Bila cepat dicermati, ada tiga dinamika yang sedang berproses dalam tiga koridor berbeda. Pertama, dinamika eskalasi opini publik yang terus menderas dengan dukungan penuh pers yang bernurani. Dinamika dalam koridor ini di satu pihak mengakumulasikan dukungan publik kepada lembaga produk reformasi dan di lain pihak merontokkan kepercayaan kepada lembaga-lembaga koruptif.
Kedua, dinamika proses-proses dalam koridor hukum. Dalam perkembangan terakhir, baik Polri maupun Kejaksaan Agung tetap bersiteguh untuk melanjutkan proses perkara Bibit-Chandra sampai ke pengadilan. Pada saat sama, Tim Independen Verifikasi Fakta dan Proses Perkara Bibit-Chandra bentukan Presiden Susilo Bambang Yudhoyono mendayung di antara karang dengan di satu pihak berusaha menjadi lawan tanding lembaga penegak hukum agar yang disebut terakhir benar- benar mengantongi bukti dan saksi yang kredibel dan sahih di pengadilan nanti. Di lain pihak, Tim 8 berusaha meredam gejolak kemarahan publik dan mengembalikan kepercayaan rakyat kepada lembaga-lembaga penegak hukum dengan mengeluarkan berbagai rekomendasi sela yang senada dengan tuntutan opini publik.

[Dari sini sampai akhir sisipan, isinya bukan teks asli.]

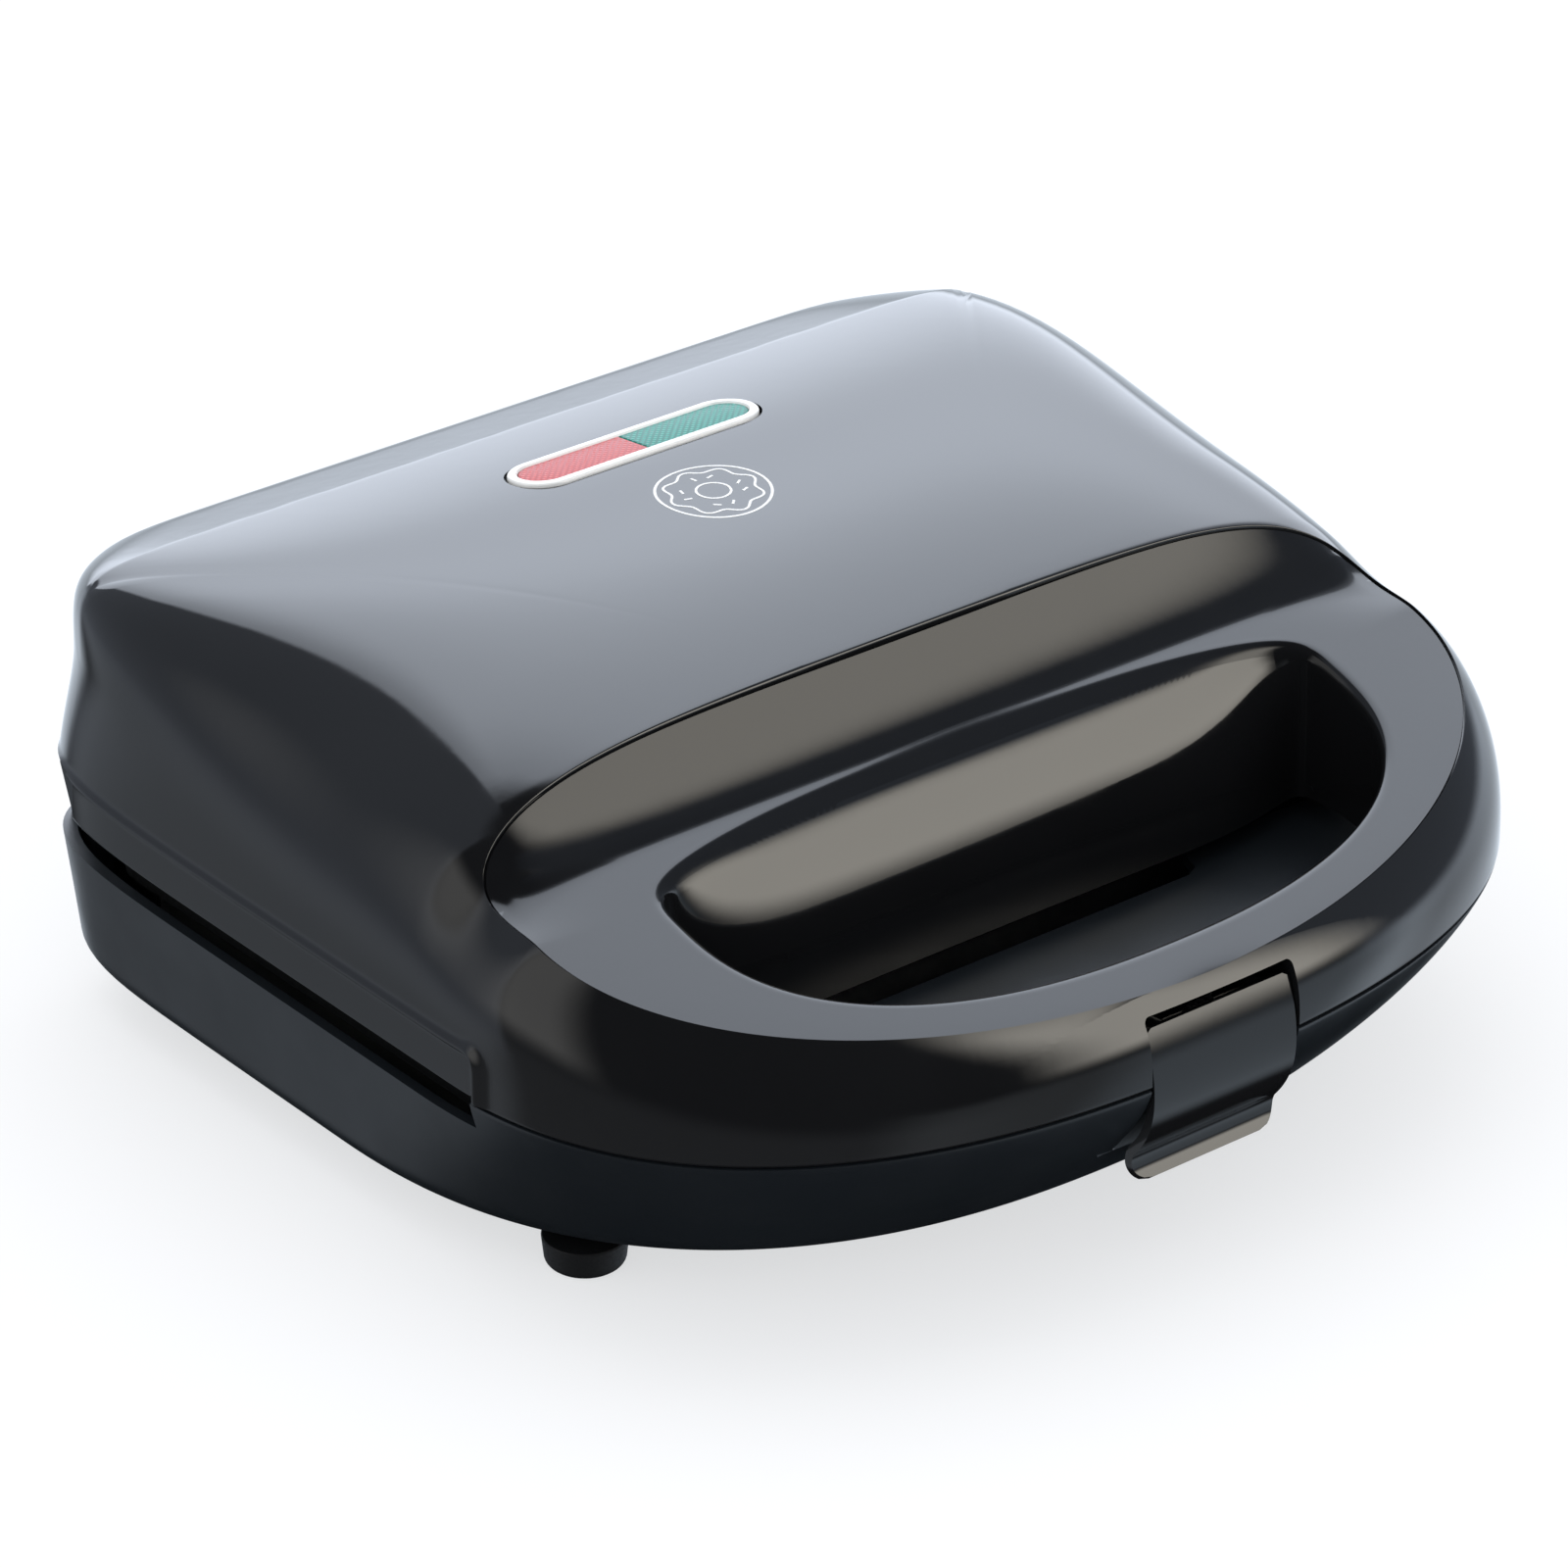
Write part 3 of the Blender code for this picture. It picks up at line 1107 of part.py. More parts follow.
smooth(add_object("base_jumper_lead", tube_mesh("base_jumper_lead", [
    (-0.0155, 0.0480, -0.0280), (-0.0300, 0.0500, -0.0285), (-0.0460, 0.0570, -0.0285),
    (-0.0600, 0.0690, -0.0280), (-0.0720, 0.0772, -0.0255), (-0.0800, 0.0795, -0.0200),
    (LEAD_X[0], 0.0830, -0.0130), (LEAD_X[0], HINGE_Y, -0.0060), (LEAD_X[0], HINGE_Y, HINGE_Z + 0.0010)],
    LEAD_RADIUS), "sleeving", base_frame))
smooth(add_object("lid_jumper_lead", tube_mesh("lid_jumper_lead", [
    (LEAD_X[1], HINGE_Y, HINGE_Z - 0.0010), (LEAD_X[1], HINGE_Y, 0.0120), (LEAD_X[1], 0.0852, 0.0190),
    (-0.0800, 0.0810, 0.0240), (-0.0680, 0.0730, 0.0260), (-0.0500, 0.0620, 0.0265),
    (-0.0360, 0.0560, 0.0270), (-0.0250, 0.0480, 0.0300), (-0.0230, 0.0460, 0.0340)],
    LEAD_RADIUS), "sleeving", lid_frame))
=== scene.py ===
"""Looks of the table-top donut maker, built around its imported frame.

Shapes are drawn about the middle of the parting plane between lid and base: x is the width, y points
to the rear and z is the height above that plane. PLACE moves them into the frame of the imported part.
"""
import json
from math import atan, atan2, cos, degrees, dist, pi, radians, sin, sqrt, tau

import bmesh
import bpy
import numpy as np
from mathutils import Matrix, Vector


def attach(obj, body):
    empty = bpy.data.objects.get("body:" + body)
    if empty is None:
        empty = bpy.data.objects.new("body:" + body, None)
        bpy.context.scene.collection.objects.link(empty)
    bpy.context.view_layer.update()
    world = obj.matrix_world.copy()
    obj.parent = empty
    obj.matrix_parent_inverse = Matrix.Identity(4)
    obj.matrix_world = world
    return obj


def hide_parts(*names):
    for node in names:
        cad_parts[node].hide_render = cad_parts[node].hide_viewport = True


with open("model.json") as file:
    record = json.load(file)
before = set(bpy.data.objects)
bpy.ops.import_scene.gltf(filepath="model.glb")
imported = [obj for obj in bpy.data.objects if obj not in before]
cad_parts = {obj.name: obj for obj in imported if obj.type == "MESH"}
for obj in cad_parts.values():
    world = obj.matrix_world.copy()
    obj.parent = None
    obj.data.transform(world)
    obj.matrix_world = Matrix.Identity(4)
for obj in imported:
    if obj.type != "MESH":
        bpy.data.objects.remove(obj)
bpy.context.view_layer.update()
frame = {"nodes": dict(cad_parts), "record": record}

# ---- driving dimensions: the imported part's, and the skins' own rounds and limits ----
PLACE = Vector((0.0, 0.0135, 0.0430))
HALF_WIDTH = 0.1138
FRONT_START = -0.0441
FRONT_REACH = 0.0820
FRONT_POWER = 2.38
REAR_END = 0.0965
REAR_POWER = 10.0
REAR_POWER_TOP = 7.0
WALL = 0.0022
PARTING_GAP = 0.0005
FIT_GAP = 0.0003

TOP_HEIGHT = 0.0586
TOP_SLOPE = 0.0974
TOP_CROWN = -3.217
TOP_SKEW = 9.97
STEP_LINE = -0.036
CREASE = 0.0728
BEVEL_END = 0.0893
BEVEL_SLOPE = -0.29
REAR_ROUND = 0.0080
WALL_FROM = 0.98
REAR_POWER_RISE = 0.035
REAR_INSET = (0.040, 0.030)
SHOULDER_POWER = 4.2
SHOULDER_TIGHTEN = 180.0
SHOULDER_MIDDLE = -0.0135
FRONT_SHOULDER_DROP = 1.4
FRONT_SHOULDER_START = -0.050
FRONT_SHOULDER_LENGTH = 0.070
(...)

Ketiga, dinamika proses-proses politik yang terjadi dalam koridor-koridor politik antara sejumlah partai politik dan dalam ruang-ruang rapat parlemen. Para pemain politik berusaha menduga-duga arah bergulirnya bola-bola politik dan siapa saja yang akan diseret oleh bola-bola panas manuver politik.
Pihak mana pun sebaiknya tidak membenturkan satu dengan yang lain apalagi mencampuri ketiga proses dalam tiga koridor berbeda itu. Biarkan masing-masing berproses dengan irama sendiri-sendiri berdasarkan rambu-rambu masing-masing koridor. Pada saat sama, tiga solusi bisa ditawarkan, yaitu (1) percepat penerusan proses perkara Bibit-Chandra untuk segera dilimpahkan ke pengadilan, (2) eskalikasikan momentum jihad ”ganyang mafia” secara sungguh-sungguh, dan (3) rumuskan cetak biru reformasi total dengan ”turun-mesin” dua lembaga penegak hukum dan lembaga legislatif.